I really loved the way they awoke Dracula from his sleep and how they interpreted his desiccation. The way they decided to bring him into the Victorian era was particularly intriguing because it adds another layer to the way vampires live and perish. That list continues to lengthen with each new interpretation. But that’s postmodernism for you (or whatever this new era will be called). It also places a great emphasis on the importance of blood and shows it as more of a vital life source instead of just an aphrodisiac as in so many other interpretations—though we see this interpretation frequently in the show too. Dracula is already a very sensual individual and the manner in which he kills or feeds is both sensual and beautiful in a very Poe-esque sort of way.
I expected to be overwhelmed with costumes, scenery and setting because the show is produced by the people responsible for The Tudors and Downton Abbey. I was certainly not disappointed.

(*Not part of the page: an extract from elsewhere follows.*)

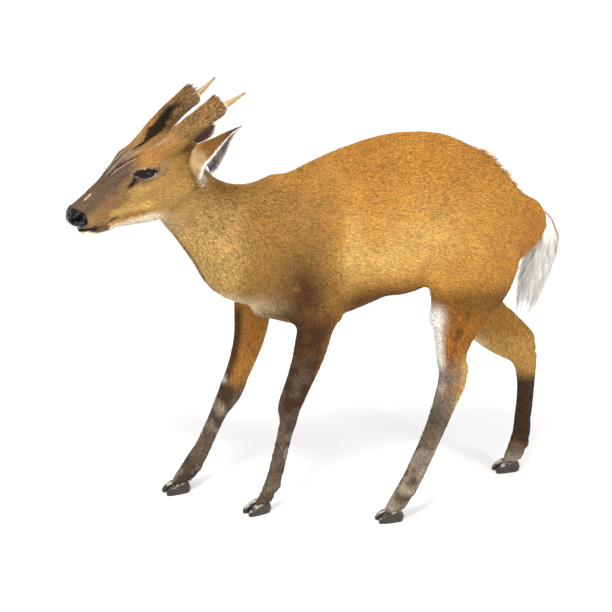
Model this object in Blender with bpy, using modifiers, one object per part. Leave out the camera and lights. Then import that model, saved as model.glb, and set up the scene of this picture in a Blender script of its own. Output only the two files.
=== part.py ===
"""A still, life-size male muntjac, caught in a slow step with its head turned a little to its left.

Metres, +Z up. The nose points to -X and the animal's left side to -Y. The origin is on the floor, under
the middle of the box round the whole animal. The body is modelled straight from tail to nose, in
millimetres, and its neck is then bent to the left. The flesh is lofted, fused and smoothed as one body,
and parted with thin plane cuts. Eyes, nose, ears, antlers, hooves and tail are pieces of their own.
"""

import math
import random
from dataclasses import dataclass

import bmesh
import bpy
from mathutils import Matrix, Vector

MM = 0.001
GAP = 0.3 * MM
SIDES = {"left": -1, "right": 1}

# How the neck turns to the left: an arc of this length, ahead of the withers.
BEND_START_X = -20
BEND_LENGTH = 150
BEND_ANGLE = math.radians(13)

# The head's own axis runs from the nose tip, at this place in the straight body, up and back at this pitch.
NOSE_TIP = (-359, 0, 459)
HEAD_PITCH = math.radians(22)

# Fineness of the fused flesh, and how many triangles each part of it keeps.
BODY_VOXEL = 2.6
HEAD_VOXEL = 1.7
BODY_TRIANGLES = 4700
HEAD_TRIANGLES = 2900
TRUNK_HEIGHT = (0.285, 0.36)

# The eyes, in the head's own frame. The opening between the lids turns outwards and falls to the rear.
EYE_RADIUS = 12.3
EYE_AT = (113, 29.3, 20)
EYE_HALF_LENGTH = 16.5
EYE_RISE = 9
EYE_DROP = 7.4
EYE_TURN = -9
EYE_SLANT = 0.19
EYE_CORNERS = 20

# The bony stalks on the brow, where each ends, and the spikes on them.
PEDICEL_RADIUS = 13.5
PEDICEL_TIPS = {"left": (243, -34, 60), "right": (235, 40, 57)}
ANTLER_LENGTH = 34
ANTLER_RADIUS = 4.2
BURR_RADIUS = 7.2

EAR_WIDTH = 46
EAR_WALL = 2.6
EAR_STEPS = 8

CORONET_HEIGHT = 16
CLEFT = 0.9
FLOOR = -4.5

TAIL_LOCKS = 23
LOCK_THICKNESS = 3.4
GOLDEN_ANGLE = 2.39996


@dataclass(frozen=True)
class Ring:
    """One section of a loft.

    It has a centre, a half width across the animal, and its reach to the front (on the trunk, to the back)
    and to the rear (to the belly). A square of 2 is an ellipse, and more is boxier. A keel above 0
    narrows the front reach, and below 0 the rear one.
    """

    at: tuple
    side: float
    front: float
    back: float
    square: float = 2.0
    keel: float = 0.0


def catmull(a, b, c, d, t):
    """The point at t between b and c on a smooth curve through four values."""
    return 0.5 * (2 * b + (c - a) * t + (2 * a - 5 * b + 4 * c - d) * t * t + (3 * b - 3 * c + d - a) * t**3)


def between(rings, steps):
    """The rings with steps - 1 more set smoothly between each two."""
    values = [(*r.at, r.side, r.front, r.back, r.square, r.keel) for r in rings]
    padded = [values[0], *values, values[-1]]
    made = []
    for i in range(len(values) - 1):
        for step in range(steps):
            row = [catmull(*(p[k] for p in padded[i : i + 4]), step / steps) for k in range(8)]
            made.append(row)
    return [*made, list(values[-1])]


def section(row, tangent, across, sides):
    """The points of one section, square to the tangent."""
    x, y, z, side, front, back, square, keel = row
    lateral = (across - tangent * across.dot(tangent)).normalized()
    forward = lateral.cross(tangent).normalized()
    points = []
    for i in range(sides):
        angle = 2 * math.pi * i / sides
        c, s = math.cos(angle), math.sin(angle)
        reach = (abs(c) ** square + abs(s) ** square) ** (-1 / square)
        narrow = 1 - keel * s if keel * s > 0 else 1
        depth = front if s > 0 else back
        offset = lateral * (c * reach * side * narrow) + forward * (s * reach * depth)
        points.append(Vector((x, y, z)) + offset)
    return points


def new_object(name, mesh):
    """An object for the mesh, in the scene's own collection."""
    made = bpy.data.objects.new(name, mesh)
    bpy.context.scene.collection.objects.link(made)
    return made


def loft(name, rings, sides=20, steps=4, across=(0, 1, 0), place=None):
    """A closed body through the rings, rounded at both ends."""
    rows = between(rings, steps)
    centres = [Vector(r[:3]) for r in rows]
    across = Vector(across)
    bm = bmesh.new()
    loops = []
    for i, row in enumerate(rows):
        tangent = (centres[min(i + 1, len(rows) - 1)] - centres[max(i - 1, 0)]).normalized()
        loops.append([bm.verts.new(p) for p in section(row, tangent, across, sides)])
    for a, b in zip(loops, loops[1:]):
        for i in range(sides):
            j = (i + 1) % sides
            bm.faces.new((a[i], a[j], b[j], b[i]))
    for loop, centre, towards in ((loops[0], centres[0], centres[1]), (loops[-1], centres[-1], centres[-2])):
        out = (centre - towards).normalized()
        reach = min((v.co - centre).length for v in loop) * 0.45
        inner = [bm.verts.new(centre + (v.co - centre) * 0.72 + out * reach * 0.7) for v in loop]
        tip = bm.verts.new(centre + out * reach)
        for i in range(sides):
            j = (i + 1) % sides
            bm.faces.new((loop[i], loop[j], inner[j], inner[i]))
            bm.faces.new((inner[i], inner[j], tip))
    return finish_mesh(name, bm, place)


def finish_mesh(name, bm, place=None):
    """The bmesh as an object in metres, its faces outwards, each point put where place says."""
    for v in bm.verts:
        v.co = (place(v.co) if place else v.co) * MM
    bmesh.ops.recalc_face_normals(bm, faces=bm.faces)
    mesh = bpy.data.meshes.new(name)
    bm.to_mesh(mesh)
    bm.free()
    return new_object(name, mesh)


def ball(name, centre, radii, turn=None, place=None, segments=20, rings=12):
    """An ellipsoid of these half sizes, turned by a matrix, at a centre in millimetres."""
    bm = bmesh.new()
    bmesh.ops.create_uvsphere(bm, u_segments=segments, v_segments=rings, radius=1)
    turn = turn or Matrix.Identity(3)
    for v in bm.verts:
        v.co = turn @ Vector(c * r for c, r in zip(v.co, radii)) + Vector(centre)
    return finish_mesh(name, bm, place)


def box(name, low, high, place=None):
    """A box between two corners in millimetres."""
    bm = bmesh.new()
    bmesh.ops.create_cube(bm, size=1)
    low, high = Vector(low), Vector(high)
    for v in bm.verts:
        v.co = (low + high) / 2 + Vector(c * s for c, s in zip(v.co, high - low))
    return finish_mesh(name, bm, place)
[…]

Overall, I enjoyed the first episode of Dracula. Some of the writing was a little blasé and cheesy and the random Matrix-like action scenes were a bit of a letdown (they are absolutely unnecessary), but I still appreciated what the writers were doing. I am definitely looking forward to the next episode and seeing where the story goes next. I love how frequently monsters and Fantasy are showing up on television and in film these days. Maybe in a couple of weeks I can offer a more solid review and decide if I am going to stick around for a while and join Dracula in his bloody reverie.
3 thoughts on “A Monstrous Interpretation of Dracula”
I enjoyed it too but I’m waiting to see the whole season. I love your article.
Thank you so much! Please share your opinion as the season continues!